Subject: International relations
Context:
- The United States Food and Drug Administration (USFDA) has granted fast-track approval to an Alzheimer’s medicine which, initial results show, reduces the amyloid beta protein deposition in the brain – a classic symptom of the neurodegenerative disease.
Two new drugs that got approval fro US FDA:
- Two drugs that have received a lot of attention in recent weeks are aducanumab (marketed as Aduhelm) and lecanemab.
- The drug Lecanemab, marketed as Leqembi, is the second such monoclonal antibody to receive approval from the regulator. (First one is Aducanemab.)
- Its accelerated approval, a protocol used for serious conditions for which not many treatments exist, was based on a “surrogate endpoint” – there was a statistically significant reduction in amyloid beta plaques at week 79 in 856 Alzheimer’s patients who took the medicine, according to the statement from USFDA.
- Both drugs showed a substantial reduction in amyloid in the brain.

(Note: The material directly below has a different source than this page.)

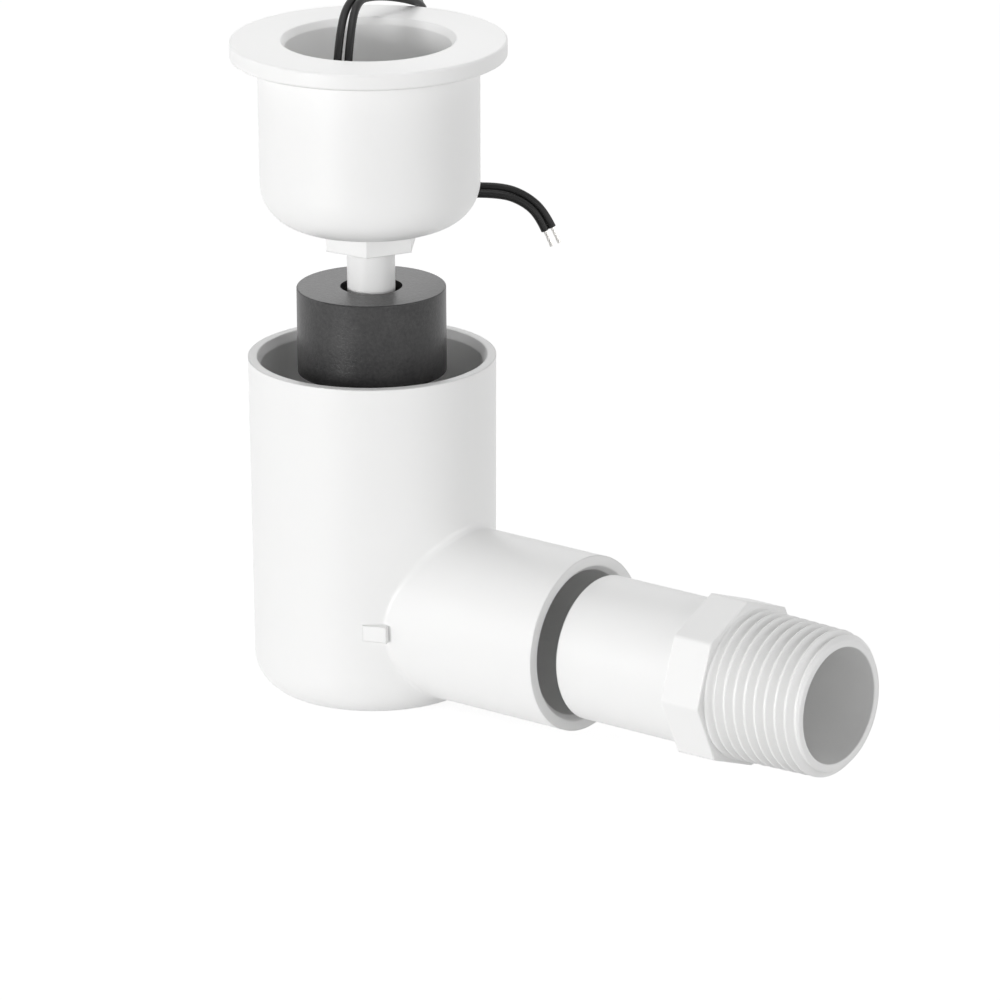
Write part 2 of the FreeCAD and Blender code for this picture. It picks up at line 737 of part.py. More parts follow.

But whether this reduction in amyloid resulted in a meaningful benefit in memory and thinking is less clear.
- The Food and Drug Administration in the United States granted accelerated approval for aducanumab and Lecanemab as it thought the drug would improve or slow Alzheimer’s symptoms.
- Lecanemab resulted in a 27 per cent slower decline in memory and thinking ability.
Concerns:
- The results were encouraging only when it was administered to patients with mild cognitive impairment or mild dementia.
- There is no evidence yet of its interventionist potential in advanced cases.
- Another medicine called Aducanemab, got approval in 2021, and developed by Japanese and American companies Eisai and Biogen, also shows less effective than what it claimed.
- Side effects include- Brain swelling and small brain bleed as detected on brain scans.
- High cost of drugs- Aducanumab costs US$28,200 (A$42,000) per patient per year, and the cost of Lecanemab is $26500/ year.
About Alzheimer’s disease:
- In Alzheimer’s disease, Amyloid protein builds up in the brain, which further triggers the development of Tau (a protein) which induces memory loss.
- Beyond amyloid and tau, a range of other biological, genetic, lifestyle, and environmental factors can also contribute to Alzheimer’s disease.